* _SET EXERCISE_
Will you return, word for word, only the lines from the top of the data below down to and including the one with "# The puller"?

* _SUPPLIED MATERIAL_
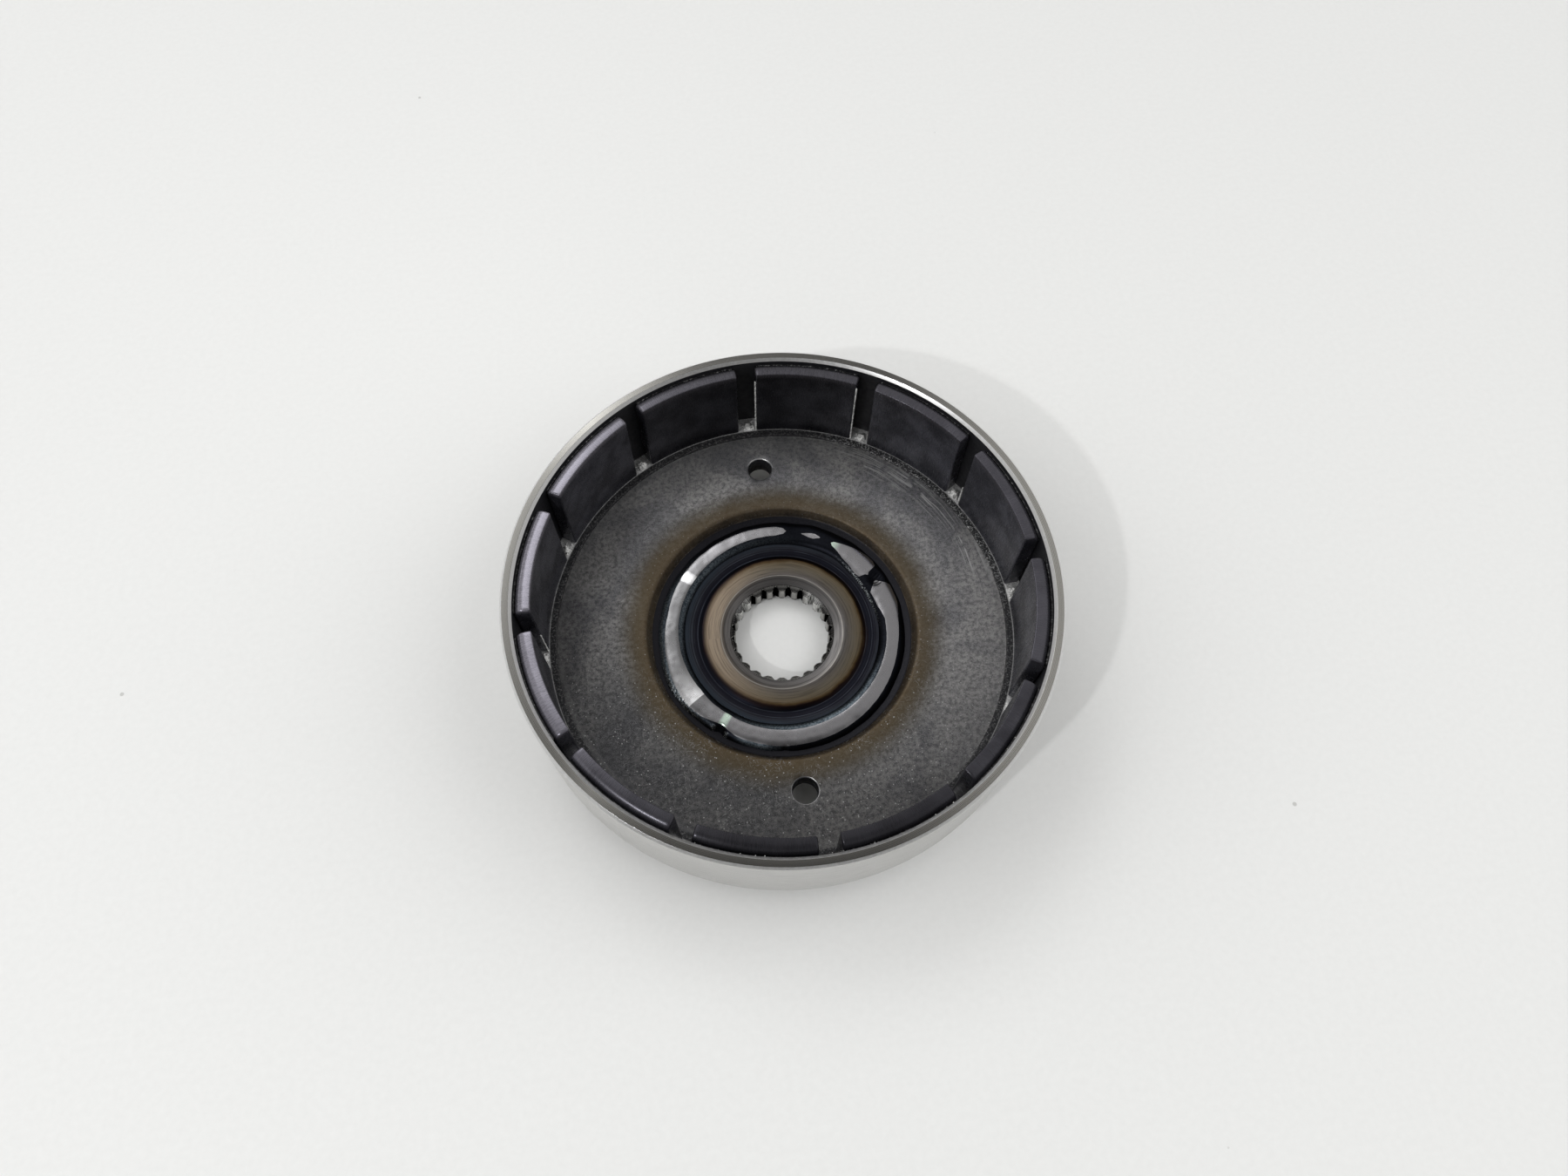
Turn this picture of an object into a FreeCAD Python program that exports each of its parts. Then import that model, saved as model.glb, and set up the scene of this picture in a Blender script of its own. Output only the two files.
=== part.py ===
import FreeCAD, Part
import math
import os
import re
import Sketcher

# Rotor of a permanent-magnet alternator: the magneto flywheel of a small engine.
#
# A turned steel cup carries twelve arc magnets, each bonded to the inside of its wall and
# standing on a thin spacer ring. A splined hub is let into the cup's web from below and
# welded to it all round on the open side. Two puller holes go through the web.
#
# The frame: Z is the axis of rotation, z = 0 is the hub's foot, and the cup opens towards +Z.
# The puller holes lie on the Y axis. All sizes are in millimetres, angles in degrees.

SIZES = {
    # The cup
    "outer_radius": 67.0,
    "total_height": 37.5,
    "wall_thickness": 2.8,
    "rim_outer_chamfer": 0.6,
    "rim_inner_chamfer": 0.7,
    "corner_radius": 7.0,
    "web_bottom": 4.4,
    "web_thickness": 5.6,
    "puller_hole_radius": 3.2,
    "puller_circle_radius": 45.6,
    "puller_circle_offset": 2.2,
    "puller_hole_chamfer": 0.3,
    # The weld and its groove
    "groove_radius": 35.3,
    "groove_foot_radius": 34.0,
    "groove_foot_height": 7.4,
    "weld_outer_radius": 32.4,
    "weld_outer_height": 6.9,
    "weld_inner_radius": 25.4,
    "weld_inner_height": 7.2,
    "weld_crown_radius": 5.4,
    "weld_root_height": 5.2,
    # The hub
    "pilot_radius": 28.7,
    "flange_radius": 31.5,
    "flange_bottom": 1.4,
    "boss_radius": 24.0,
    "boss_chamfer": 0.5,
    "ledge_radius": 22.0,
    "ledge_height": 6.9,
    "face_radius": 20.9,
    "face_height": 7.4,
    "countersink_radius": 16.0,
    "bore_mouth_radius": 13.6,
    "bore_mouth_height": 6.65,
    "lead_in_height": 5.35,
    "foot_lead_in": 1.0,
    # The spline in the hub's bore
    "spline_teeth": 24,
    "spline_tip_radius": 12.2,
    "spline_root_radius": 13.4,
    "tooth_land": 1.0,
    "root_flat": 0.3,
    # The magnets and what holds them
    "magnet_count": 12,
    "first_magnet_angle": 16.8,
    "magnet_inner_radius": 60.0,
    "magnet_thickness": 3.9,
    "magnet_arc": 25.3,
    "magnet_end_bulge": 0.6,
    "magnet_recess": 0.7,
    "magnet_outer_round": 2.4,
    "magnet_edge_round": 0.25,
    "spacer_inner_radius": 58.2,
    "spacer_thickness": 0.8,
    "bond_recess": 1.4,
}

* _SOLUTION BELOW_
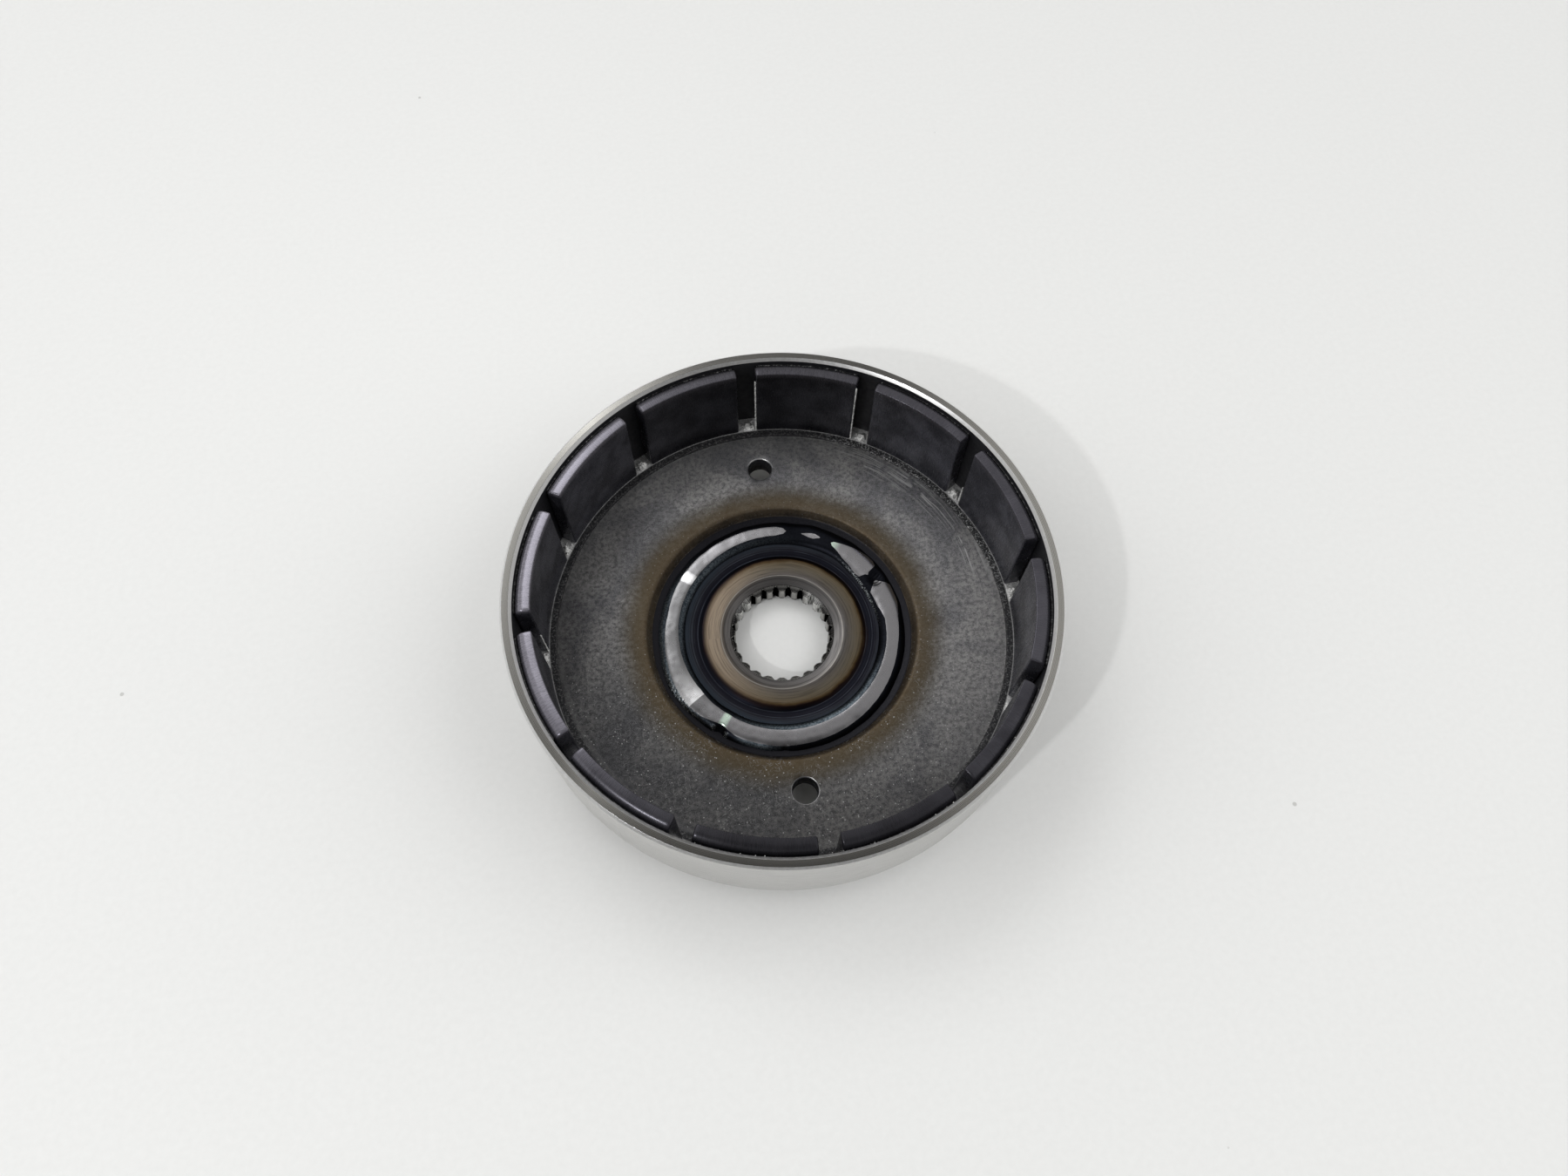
Turn this picture of an object into a FreeCAD Python program that exports each of its parts. Then import that model, saved as model.glb, and set up the scene of this picture in a Blender script of its own. Output only the two files.
=== part.py ===
import FreeCAD, Part
import math
import os
import re
import Sketcher

# Rotor of a permanent-magnet alternator: the magneto flywheel of a small engine.
#
# A turned steel cup carries twelve arc magnets, each bonded to the inside of its wall and
# standing on a thin spacer ring. A splined hub is let into the cup's web from below and
# welded to it all round on the open side. Two puller holes go through the web.
#
# The frame: Z is the axis of rotation, z = 0 is the hub's foot, and the cup opens towards +Z.
# The puller holes lie on the Y axis. All sizes are in millimetres, angles in degrees.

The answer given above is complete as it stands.